NVIDIAの超解像技術がアップデート。
同一解像度でも超解像を実現
NVIDIAが同社製ビデオカードGeForce RTXシリーズで、ストリーミング動画を拡大再生しても解像度の低下を抑えられる超解像技術を実現したという事に関しては、当Blogでも記事にした。
さらに、その技術をローカル動画に使用する事ができるという記事も当Blogで書いた。
実際、その後はMPC-BEといったローカル動画プレーヤーにほぼ標準でMPC VIDEO RENDERが搭載されるようになったようで、今ではインストールしてすぐに外部フィルタに登録できるようになっている。
かなり定着してきたRTX VSRだが、そのバージョンがNVIDIAのドライバ「GeForce 545.84 Driver」で「RTX Video Super Resolution 1.5」となってアップデートされた。
従来は、ストリーミング動画をアップスケーリングした時に、その表示される動画の解像度を高解像度化するというのが機能だったのだが、RTX VSR 1.5になった事で、これが動画と同一解像度でも高解像度化するよう機能強化された。
低ビットレートでとくに目立ちやすいブロックノイズやボケを,RTX VSR 1.5により改善できるワケである。
NVIDIAの公式ドライバーで提供される機能は、おそらくストリーミング動画、つまりほぼブラウザで表示できる動画に適用されるものと思われるので、ローカル動画に適用するにはMPC VIDEO RENDER等の対応が必要になるだろうが、おそらくそれらもそう遠くない内に対応はできるだろう。
今後はフレームレート補間もできるようになってくれるととても有りがたいのだが…さて、どこまで進化するのか今後も期待したい。
Stable Diffusionで性能向上
この超解像技術以外には、Stable Diffusionというブラウザインターフェースによる生成AI向けに機能強化が図られている。
Stable Diffusion Web UIにTensorRT Extensionをインストールすることで,最大2倍の性能向上が得られるそうで、利用するにはVRAMが8GB以上を搭載するRTXシリーズが必要になる。
生成AIはGPUをGPGPUとして利用する中で作られていくが、これにTensorユニットを上手く活用していくという技術になる。
この辺りは、生成AIでNVIDIAのGPUがよく使われている事が功を奏した技術と言える。
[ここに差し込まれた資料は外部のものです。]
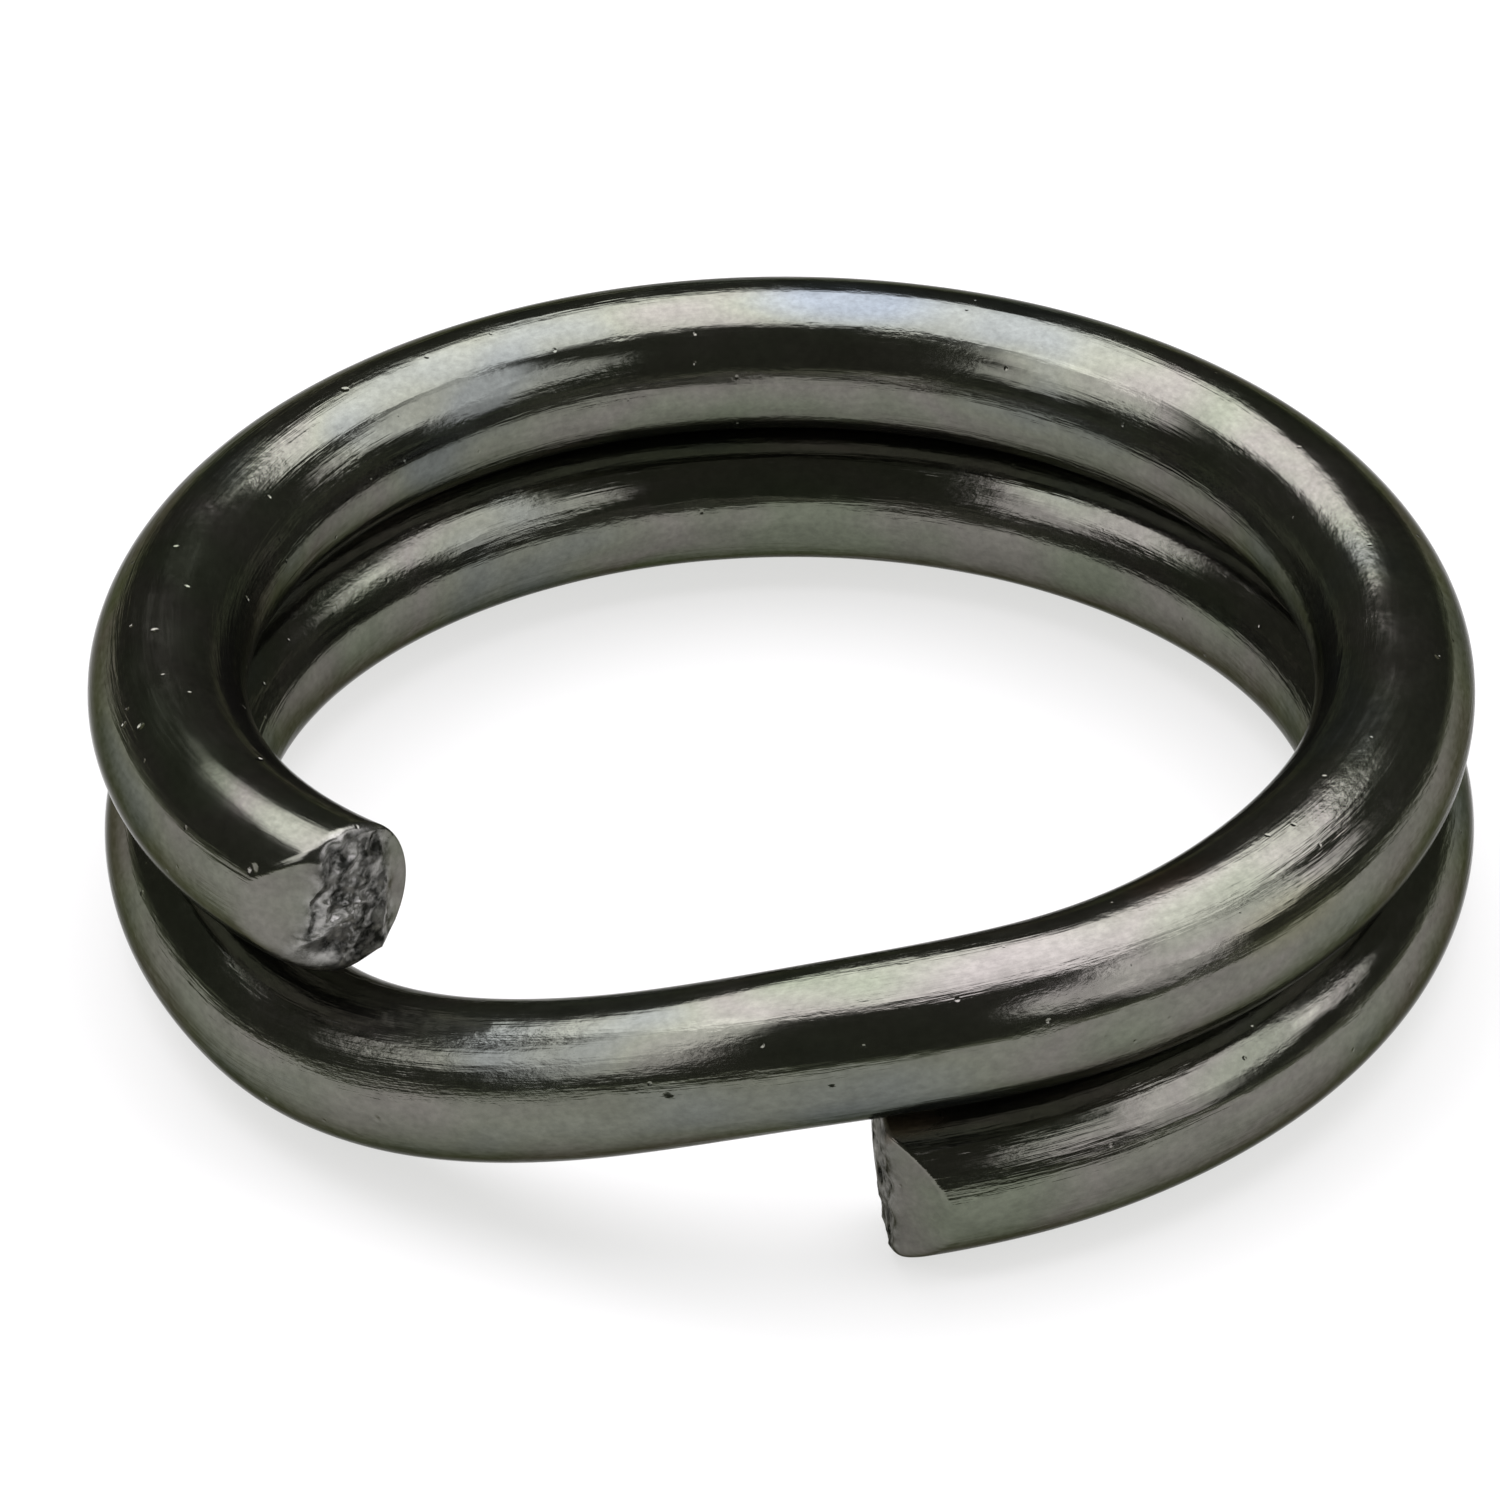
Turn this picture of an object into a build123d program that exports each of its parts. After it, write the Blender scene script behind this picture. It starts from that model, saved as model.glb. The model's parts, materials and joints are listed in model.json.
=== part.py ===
"""Split key ring: one round spring wire coiled into two flat turns that lie on each other.

The wire starts at the upper free end at the front left, runs round the left, the back and the
right as the upper turn, steps down through an S-shaped crossover at the front, and runs round
again as the lower turn to the lower free end, just under the start of the crossover.

Frame: +Z up, along the ring's axis. The origin is on the axis, level with the lowest point of
the wire. The crossover is at the front, towards -Y. An azimuth is measured anticlockwise from
+X, and falls all the way along the wire, from the upper free end to the lower one.
"""

from build123d import *
import os
from math import cos, radians, sin, sqrt

# Driving dimensions, in millimetres and degrees
wire_diameter = 1.38
ring_outer_diameter = 12.0
turn_gap = 0.04              # clear space between the two flat turns
flex_gap = 0.05              # saw-thin space between two stretches of the wire, where it bends
lower_turn_inset = 0.02      # the lower turn is this much smaller in radius
upper_turn_shift = (-0.033, -0.025)
lower_turn_shift = (0.034, 0.003)

# The S-shaped step from the upper turn down to the lower one
crossover_start = -69.5
crossover_end = -148.3
crossover_pull_in = 0.18     # how far its middle dips inside the turns' circle
crossover_sharpness = 0.3    # 0 eases in gently, 1 steps down more steeply in the middle

# The free ends, which stand a little away from the other turn over their last stretch
upper_end = 222.9
lower_end = -443.2
curl_span = 70.0
upper_lift = 0.324
upper_curl_in = 0.037
lower_droop = 0.084
lower_curl_out = 0.042

# The shear cuts. Each is a cut plane and a side bevel, given as a normal in the directions
# (along the wire, outwards, upwards) and the point it passes through in the same directions,
# measured from the wire's axis at the free end, in wire radii.
upper_cut = {"normal": (1.0, 0.05, -0.24), "point": (0.35, 0.0, 0.0)}
upper_bevel = {"normal": (0.35, 0.85, 0.40), "point": (-0.38, 0.98, 0.19)}
lower_cut = {"normal": (1.0, 0.0, 0.03), "point": (0.05, 0.0, 0.0)}
lower_bevel = {"normal": (0.634, 0.773, 0.0), "point": (0.65, 0.0, 0.0)}
cut_allowance = 1.0          # wire left beyond each free end for the cuts to take off

# The stretches that the wire is divided into, in order from the crossover to each free end
upper_stretches = (
    "upper_front_right_arc",
    "upper_right_arc",
    "upper_back_arc",
    "upper_left_arc",
    "upper_tip",
)
lower_stretches = (
    "lower_left_arc",
    "lower_back_left_arc",
    "lower_back_right_arc",
    "lower_right_arc",
    "lower_tip",
)
crossover_spans = 6          # smooth arc pairs along the crossover
stretch_spans = 3            # smooth arc pairs along every other stretch

# Sizes that follow from them
wire_radius = wire_diameter / 2
upper_radius = ring_outer_diameter / 2 - wire_radius
lower_radius = upper_radius - lower_turn_inset
half_rise = (wire_diameter + turn_gap) / 2
middle_height = half_rise + wire_radius + lower_droop
tangent_step = 0.01


def clip(value, low, high):
    """The value, held between two limits."""
    return max(low, min(high, value))


def ease(progress):
    """How far down the crossover has stepped, from 0 to 1, level at both ends."""
    step = clip(progress, 0.0, 1.0)
    gentle = step**2 * (3 - 2 * step)
    sharp = step**3 * (10 - 15 * step + 6 * step**2)
    return gentle + crossover_sharpness * (sharp - gentle)


def curl(overrun):
    """How far a free end has curled away, growing with the square of the way along it."""
    return clip(overrun / curl_span, 0.0, 2.0) ** 2


def centreline(azimuth):
    """Point on the wire's axis at an azimuth."""
    step = ease((crossover_start - azimuth) / (crossover_start - crossover_end))
    rise = curl(azimuth - (upper_end - curl_span))
    fall = curl(lower_end + curl_span - azimuth)
    radius = upper_radius * (1 - step) + lower_radius * step
    radius -= crossover_pull_in * 4 * step * (1 - step)
    radius += lower_curl_out * fall - upper_curl_in * rise
    height = middle_height + half_rise * (1 - 2 * step) + upper_lift * rise - lower_droop * fall
    shift_x = upper_turn_shift[0] * (1 - step) + lower_turn_shift[0] * step
    shift_y = upper_turn_shift[1] * (1 - step) + lower_turn_shift[1] * step
    turn = radians(azimuth)
    return Vector(radius * cos(turn) + shift_x, radius * sin(turn) + shift_y, height)


def direction(azimuth):
    """Direction of the wire at an azimuth, towards the lower free end."""
    ahead = centreline(azimuth - tangent_step)
    behind = centreline(azimuth + tangent_step)
    return (ahead - behind).normalized()


def arc_pair_joint(start, start_way, end, end_way):
    """Point where two arcs meet smoothly that leave start and reach end in the given ways."""
    chord = end - start
    along = chord.dot(start_way + end_way)
    turning = 2 * (1 - start_way.dot(end_way))
    reach = (sqrt(along**2 + turning * chord.dot(chord)) - along) / turning
    return (start + end + (start_way - end_way) * reach) / 2


def trimmed(azimuth, distance):
    """Azimuth that lies a distance further along the wire."""
    slope = (centreline(azimuth - tangent_step) - centreline(azimuth)).length / tangent_step
    return azimuth - distance / slope


def wire_route(start_azimuth, end_azimuth, spans):
    """The wire's axis between two azimuths, as tangent arcs."""
    with BuildLine(mode=Mode.PRIVATE) as route:
        for index in range(spans):
            first = start_azimuth + (end_azimuth - start_azimuth) * index / spans
            last = start_azimuth + (end_azimuth - start_azimuth) * (index + 1) / spans
            start = centreline(first)
            end = centreline(last)
            joint = arc_pair_joint(start, direction(first), end, direction(last))
            opening_arc = TangentArc(start, joint, tangent=direction(first))
            TangentArc(joint, end, tangent=opening_arc % 1)
    return route.wires()[0]


def cut_plane(azimuth, onward, cut):
    """Plane of a shear cut at a free end; onward is 1 if the wire ends where azimuths fall."""
    along = direction(azimuth) * onward
    outward = Vector(cos(radians(azimuth)), sin(radians(azimuth)), 0)
    outward = (outward - along * outward.dot(along)).normalized()
    upward = along.cross(outward) * onward
    ways = (along, outward, upward)
    normal = sum((way * part for way, part in zip(ways, cut["normal"])), Vector(0, 0, 0))
    offset = sum((way * part for way, part in zip(ways, cut["point"])), Vector(0, 0, 0))
    return Plane(origin=centreline(azimuth) + offset * wire_radius, z_dir=normal)


def stations(first, last, count):
    """Azimuths that divide a length of wire into equal stretches."""
    return [first + (last - first) * index / count for index in range(count + 1)]


upper_stations = stations(crossover_start, upper_end, len(upper_stretches))
lower_stations = stations(crossover_end, lower_end, len(lower_stretches))

os.makedirs("parts", exist_ok=True)

# The crossover, which both turns spring from
crossover_route = wire_route(
    trimmed(crossover_start, flex_gap / 2), trimmed(crossover_end, -flex_gap / 2), crossover_spans
)
with BuildPart() as crossover:
    with BuildSketch(Plane(crossover_route @ 0, z_dir=crossover_route % 0)):
        Circle(wire_radius)
    sweep(path=crossover_route)
crossover.part.label = "crossover"
export_step(crossover.part, "parts/crossover.step")

# The upper turn, from the crossover back to the upper free end
for index, name in enumerate(upper_stretches):
    near = trimmed(upper_stations[index], -flex_gap / 2)
    far = trimmed(upper_stations[index + 1], flex_gap / 2)
    is_tip = name == upper_stretches[-1]
    if is_tip:
        far = trimmed(upper_stations[index + 1], -cut_allowance)
    arc_route = wire_route(far, near, stretch_spans)
    with BuildPart() as upper_stretch:
        with BuildSketch(Plane(arc_route @ 0, z_dir=arc_route % 0)):
            Circle(wire_radius)
        sweep(path=arc_route)
        if is_tip:
            split(bisect_by=cut_plane(upper_end, -1, upper_cut), keep=Keep.BOTTOM)
            split(bisect_by=cut_plane(upper_end, -1, upper_bevel), keep=Keep.BOTTOM)
    upper_stretch.part.label = name
    export_step(upper_stretch.part, f"parts/{name}.step")

# The lower turn, from the crossover on to the lower free end
for index, name in enumerate(lower_stretches):
    near = trimmed(lower_stations[index], flex_gap / 2)
    far = trimmed(lower_stations[index + 1], -flex_gap / 2)
    is_tip = name == lower_stretches[-1]
    if is_tip:
        far = trimmed(lower_stations[index + 1], cut_allowance)
    arc_route = wire_route(near, far, stretch_spans)
    with BuildPart() as lower_stretch:
        with BuildSketch(Plane(arc_route @ 0, z_dir=arc_route % 0)):
            Circle(wire_radius)
        sweep(path=arc_route)
        if is_tip:
            split(bisect_by=cut_plane(lower_end, 1, lower_cut), keep=Keep.BOTTOM)
            split(bisect_by=cut_plane(lower_end, 1, lower_bevel), keep=Keep.BOTTOM)
    lower_stretch.part.label = name
    export_step(lower_stretch.part, f"parts/{name}.step")
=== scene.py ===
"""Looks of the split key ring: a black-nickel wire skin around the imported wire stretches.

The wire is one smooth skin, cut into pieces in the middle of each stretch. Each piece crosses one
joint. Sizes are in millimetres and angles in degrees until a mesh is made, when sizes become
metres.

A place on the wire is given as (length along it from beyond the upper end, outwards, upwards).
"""

import json
import math

import bpy
import numpy as np
from mathutils import Matrix, Vector

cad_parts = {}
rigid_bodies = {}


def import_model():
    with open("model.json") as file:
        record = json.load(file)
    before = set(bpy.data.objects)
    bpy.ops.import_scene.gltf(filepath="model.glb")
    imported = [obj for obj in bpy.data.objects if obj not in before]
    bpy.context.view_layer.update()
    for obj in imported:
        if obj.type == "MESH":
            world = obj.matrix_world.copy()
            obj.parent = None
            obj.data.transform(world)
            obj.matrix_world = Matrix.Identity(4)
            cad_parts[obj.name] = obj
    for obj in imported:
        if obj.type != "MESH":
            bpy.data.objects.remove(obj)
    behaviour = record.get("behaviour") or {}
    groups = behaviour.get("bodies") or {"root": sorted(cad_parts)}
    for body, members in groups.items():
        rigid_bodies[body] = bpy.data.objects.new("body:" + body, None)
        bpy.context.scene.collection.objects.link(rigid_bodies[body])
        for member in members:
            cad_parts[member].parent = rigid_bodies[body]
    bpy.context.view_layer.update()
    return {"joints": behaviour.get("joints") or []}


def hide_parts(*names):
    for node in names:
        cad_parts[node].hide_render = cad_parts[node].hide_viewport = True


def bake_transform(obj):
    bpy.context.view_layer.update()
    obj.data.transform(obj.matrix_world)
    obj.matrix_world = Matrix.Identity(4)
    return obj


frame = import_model()

MM = 0.001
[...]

利用するには、セットアップする必要があるので、下記を参照して試す必要がある。
ここ数ヶ月でStable Diffusion UIを含めた生成AIはどんどんと進化しているので、以前よりはずっと敷居が低くなっている。
これにGPUによる支援が加わる事で、より広がりを見せる事になっていくと思うが、興味のある人はいろいろと試してみると良いだろう。
正直、私は少々付いていけなくなってきている。
DLSS 3の対応タイトル拡大
NVIDIAのDLSS 3によって、4K解像度であっても元データを小さいもので処理をして、DLSS 3で拡大表示してフレームレートを稼ぐという方法が採られるようになった事で快適にゲームプレイできる人が増えてきていると思う。
私がプレイするFF14では未対応なので、私自身はDLSS 3の恩恵は受けてはいないが、世界的なFPSゲームなどでは対応している事が多く、より滑らかで高画質なゲーム体験が可能になっている。
今回のアップデートでは、剣戦バトルロイアル「NARAKA: BLADEPOINT」と、アクションRPG「Warhammer: Vermintide」へのサポートが追加されているようだ。
できれば国内タイトルでも精力的に対応してくれるととても有りがたいのだが、向き不向きもあるので、そこら辺は何ともしがたいところである。
ただ、最近思うのは、技術と性能のバランスが著しくズレ始めているのではないか、という事。
一時期は、4Kモニタの技術不足でリフレッシュレートやHDR対応がハード的に届いていない事が普通だったが、最近ではそれらが徐々に逆転してきていて、GPUがモニタの性能に追いつく為に、軽量化したデータ表示方法でビジュアルを支え、その支援としてAIユニットを使って補間する、といった動きになってきた。
モニタもまだまだ進化の途中とは思うが、GPUそのものの性能が少し伸び悩み、それを補う形でAI処理を活用している。
別にそれが悪いという事ではないのだが、AIを活用していく事が当たり前になった今では、もうこのハードとソフトのバランスが揃う事はないのかもしれない。
とりあえず、進化は止まっていない。
映像はまだまだ美しく、緻密になっていくだろう。今後にも期待である。